Prévenir le vice du consentement : entre discipline et culture
Au fond, prévenir le vice du consentement invite à se détacher des obligations juridiques, pour adopter une discipline organisationnelle, et instaurer une nouvelle culture à diffuser dans le réseau.
Une vigilance organisée : process et réciprocité
La prévention ne peut pas seulement reposer sur de bonnes intentions. Elle exige des franchiseurs une discipline organisationnelle :
- Structurer le processus de recrutement.
- Tracer chaque étape et documenter chaque échange.
- Éviter les biais liés à l’émotion en créant une trace objective du cheminement.

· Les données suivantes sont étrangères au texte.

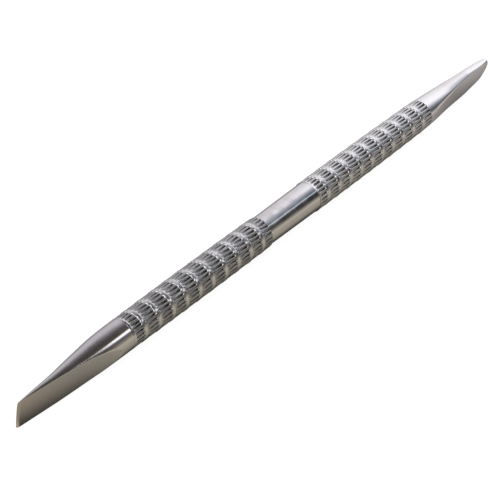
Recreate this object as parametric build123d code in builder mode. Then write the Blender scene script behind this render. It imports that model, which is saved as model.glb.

Une logique d’amélioration continue
Les franchiseurs expérimentés savent que la prévention des risques n’est jamais acquise. « Les entretiens, questionnaires, audits et autres retours d’expérience doivent être utilisés comme autant d’outils d’ajustement », souligne Laurent Breyne. En ce sens, une nouvelle candidature sérieuse peut générer des enseignements et ainsi renforcer la qualité de votre processus d’information et la clarté de votre DIP.
Vers une culture de transparence et de confiance
Et si le vice du consentement n’était pas tant une question juridique qu’un révélateur culturel pour votre réseau ? Un réseau qui anticipe cette question démontrerait qu’il valorise la confiance, la transparence et le respect des équilibres. C’est un avantage compétitif durable pour ceux qui souhaitent devenir franchiseur.

Conclusion
Le vice du consentement cristallise les tensions de la phase précontractuelle en franchise. Mais comme le soulignent nos experts, il ne doit pas être vécu comme une menace paralysante. Il rappelle au contraire l’importance du bon sens, de la pédagogie et de la transparence.
Les réseaux qui réussissent sont ceux qui assument leurs fragilités, expliquent leurs choix, forment leurs équipes et instaurent une culture d’information constructive. Loin d’être un obstacle générateur de contentieux, il devient alors un révélateur : il indique si la confiance, ciment de toute relation de franchise, a été solidement posée dès l’origine.